Markets at Risk if ISM Data Cools Fed Rate Cut Speculation
By:Ilya Spivak
Stock markets are still in limbo after last week’s seesaw price action.
Services ISM data may feed Fed rate cut speculation, offering a lead.
Firm outcome might weigh on equities while boosting the U.S. dollar.
Financial markets are still struggling to make sense of last week’s seesaw price action, with stocks seemingly no closer to a resolution.
Another wave of risk-off selling attempted to build overnight in European hours but buyers stepped in to scoop the bellwether S&P 500 and the tech-tilted Nasdaq off session lows in Wall Street trade. A rally has likewise failed to materialize in earnest, leaving the two top equity indexes little-changed as the close approaches.
A dose of speculative fuel feeding interest rate expectations—the lingering macro focus for the markets—may come by way of May’s service sector activity survey from the Institute of Supply Management (ISM). It is expected to show a return to expansion mode after a shock contraction in April.

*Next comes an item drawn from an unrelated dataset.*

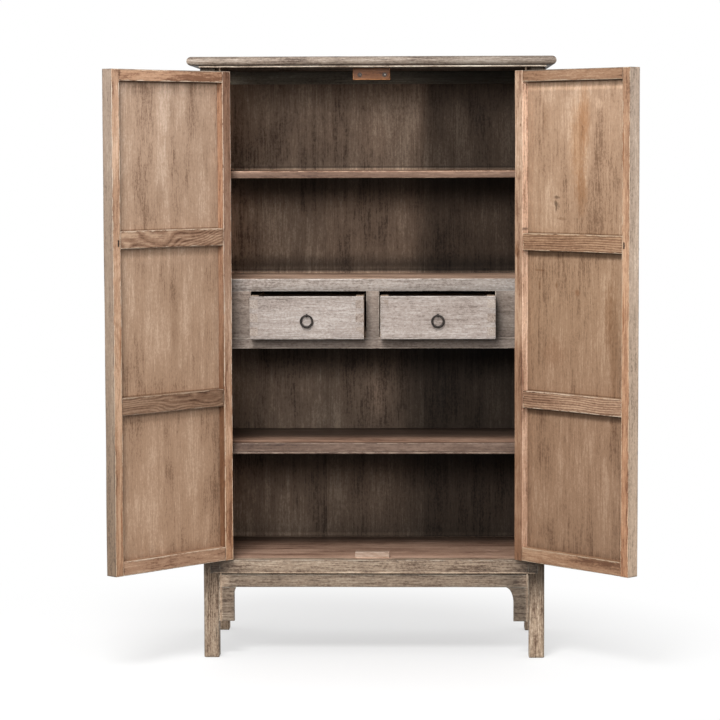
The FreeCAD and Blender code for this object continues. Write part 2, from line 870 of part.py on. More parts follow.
def carcass():
    nodes = {}
    rails = {
        "front": front_rail(),
        "side": end_rail(rail_bottom, rail_top),
        "upper side": end_rail(upper_rail_bottom, top_underside),
        "rear": rear_rail(rail_bottom, rail_top),
        "upper rear": rear_rail(upper_rail_bottom, top_underside),
    }
    panel = side_panel()
    backs = back_boards()
    front_leg = without(leg(True), rails["front"], rails["side"], rails["upper side"], panel)
    rear_leg = without(
        leg(False), rails["side"], rails["upper side"], rails["rear"], rails["upper rear"], panel, backs[-1]
    )
    legs = [front_leg, rear_leg, mirrored(front_leg), mirrored(rear_leg)]
    nodes["leg_front_right"], nodes["leg_rear_right"] = [front_leg], [rear_leg]
    nodes["leg_front_left"], nodes["leg_rear_left"] = [legs[2]], [legs[3]]

    floor = floor_board(legs)
    sockets = pin_sockets()
    nodes["floor_board"] = [floor]
    nodes["bottom_rail_front"] = [without(rails["front"], floor, *sockets)]
    side_rail = without(rails["side"], floor, panel)
    rear_rail_low = without(rails["rear"], floor, *backs)
    nodes["bottom_rails"] = [side_rail, mirrored(side_rail), rear_rail_low]
    upper_side = without(rails["upper side"], panel)
    nodes["upper_rails"] = [upper_side, mirrored(upper_side), without(rails["upper rear"], *backs)]
    nodes["side_panels"] = [panel, mirrored(panel)]
    nodes["back_boards"] = backs

    nodes["apron_front"] = [apron()]
    nodes["bracket_front_left"] = [mirrored(bracket(tight_corner()))]
    nodes["bracket_front_right"] = [bracket(cove_corner())]
    nodes["aprons_side"] = [side_apron(), mirrored(side_apron())]
    turned = side_brackets()
    nodes["brackets_side"] = turned + [mirrored(piece) for piece in turned]

    nodes["shelf_upper"] = [upper_shelf(legs)]
    board, lip = lower_shelf(legs)
    nodes["shelf_lower"], nodes["shelf_lower_lip"] = [board], [lip]
    nodes["shelf_cleats"] = cleats()

    stiles = face_stiles()
    boards = case_boards(legs)
    rails = [without(rail, *boards) for rail in face_rails(stiles)]
    nodes["drawer_case_stiles"] = stiles
    nodes["drawer_case_rails"] = rails
    nodes["drawer_case_boards"] = boards
    nodes["drawer_divider"] = [divider()]
    nodes["drawer_runners"] = runners()

    discs = catch_discs()
    upper_stop, lower_stop = door_stops()
    nodes["door_stop_upper"] = [without(upper_stop, *discs)]
    nodes["door_stop_lower"] = [lower_stop]
    nodes["catch_discs"] = discs

    cover = top_panel()
    front, rear, ends = top_frame(cover, legs)
    nodes["top_frame_front"] = [without(front, *sockets)]
    nodes["top_frame_rear"] = [rear]
    nodes["top_frame_ends"] = [without(end, *sockets) for end in ends]
    nodes["top_panel"] = [cover]
    return nodes


def whole_cabinet():
    nodes = carcass()
    for name, solids in door(left_batten_shares, left_pull_share).items():
        nodes["door_left_" + name] = solids
    for name, solids in door(right_batten_shares, right_pull_share).items():
        nodes["door_right_" + name] = [mirrored(solid) for solid in solids]
    for name, solids in drawer(left_drawer_left, left_drawer_right).items():
        nodes["drawer_left_" + name] = solids
    for name, solids in drawer(right_drawer_left, right_drawer_right).items():
        nodes["drawer_right_" + name] = solids
    return nodes


def middle_y():
    """The middle of the whole cabinet from the open doors' free inner corners to the top's rear edge."""
    turn = math.radians(door_angle_degrees)
    along = hinge_edge - pin_x
    reach = door_width - along - board_easing
    across = door_thickness - pin_face_distance - board_easing
    front = pin_y - reach * math.sin(turn) + across * math.cos(turn) - board_easing
    return (front + carcass_depth + top_overhang_back) / 2


def main():
    os.makedirs("parts", exist_ok=True)
    shift = FreeCAD.Vector(0, -middle_y(), 0)
    for name, solids in whole_cabinet().items():
        flat = [solid for shape in solids for solid in shape.Solids]
        node = Part.makeCompound(flat) if len(flat) > 1 else flat[0]
        node.translate(shift)
        for solid in node.Solids:
            if not solid.isValid():
                print("not valid:", name)
        node.exportStep(os.path.join("parts", name + ".step"))
    print("origin lies", round(middle_y(), 4), "behind the legs' front face")


main()
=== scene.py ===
import json
import math
import bpy
import numpy as np
from mathutils import Matrix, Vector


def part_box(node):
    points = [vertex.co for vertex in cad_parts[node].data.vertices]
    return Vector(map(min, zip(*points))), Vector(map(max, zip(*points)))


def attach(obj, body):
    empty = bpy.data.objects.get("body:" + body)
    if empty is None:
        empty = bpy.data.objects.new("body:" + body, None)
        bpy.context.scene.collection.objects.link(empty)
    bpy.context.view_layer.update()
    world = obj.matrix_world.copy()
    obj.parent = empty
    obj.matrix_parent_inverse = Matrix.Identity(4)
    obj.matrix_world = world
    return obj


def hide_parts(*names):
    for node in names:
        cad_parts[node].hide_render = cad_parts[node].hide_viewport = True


# A tall weathered cabinet with its doors and drawers open, all in metres

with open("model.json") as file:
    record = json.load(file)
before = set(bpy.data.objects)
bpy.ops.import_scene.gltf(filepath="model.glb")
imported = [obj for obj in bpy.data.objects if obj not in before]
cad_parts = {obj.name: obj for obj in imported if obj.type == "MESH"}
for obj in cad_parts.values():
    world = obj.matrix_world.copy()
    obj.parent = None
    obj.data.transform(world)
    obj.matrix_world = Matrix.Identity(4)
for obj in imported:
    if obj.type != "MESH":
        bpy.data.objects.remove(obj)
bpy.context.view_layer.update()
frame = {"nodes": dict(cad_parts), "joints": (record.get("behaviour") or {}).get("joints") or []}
nodes = frame["nodes"]
dice = np.random.default_rng(11)


def boxOf(name):
    return [np.array(corner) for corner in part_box(name)]


legLow, legHigh = boxOf("leg_front_right")
rearLow, rearHigh = boxOf("leg_rear_right")
railBottom, railTop = (corner[2] for corner in boxOf("bottom_rails"))
frontFace, rearFace = legLow[1], rearHigh[1]
legInner, halfWidth = legLow[0], legHigh[0]
underTop = boxOf("top_frame_front")[0][2]


def bothSides(near, far):
    # Each side's sign and its span of x between two distances from the middle.
    return [(side, sorted((side * near, side * far))) for side in (-1, 1)]


def within(low, high, x=None, y=None, z=None):
    # The corners of a box, with some of its spans replaced.
    return zip(*(span or own for span, own in zip((x, y, z), zip(low, high))))


def addObject(name, data):
    thing = bpy.data.objects.new(name, data)
    bpy.context.scene.collection.objects.link(thing)
    return thing


def axesOf(ahead):
    side = np.cross(ahead, (0, 0, 1))
    side /= np.linalg.norm(side)
    return side, np.cross(side, ahead)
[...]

The headline index is seen rising to 50.5 from 49.4, crossing back above the 50 “boom-bust” threshold. However, it’ll be the report’s inflation gauge that is likely to take top billing. It has tended to lead CPI and PCE inflation readings by about two months.
That sub-index shot up to a three-month high in April despite slowing orders and shrinking employment. May’s manufacturing sector ISM report published earlier in the week told a similar story. A drop in new orders drove down the headline figure, but employment surged and price growth held near two-year highs. All this portends inflation.
Meanwhile, analytics from Citigroup reveal U.S. economic data outcomes have turned higher relative to baseline forecasts over the past two weeks. Blistering strength in May’s purchasing managers index (PMI) data from S&P Global—an analog of the ISM report—is a case in point. It pointed to sticky price pressures across nonfarm sectors.
All this may set the stage for service sector ISM data that dilutes Federal Reserve interest rate cut speculation. The central bank has said it lacks enough confidence in ongoing disinflation to begin an easing cycle even as it prefers not to resume hikes. This “higher for longer” stance has shifted speculative interest to the 2025 policy path.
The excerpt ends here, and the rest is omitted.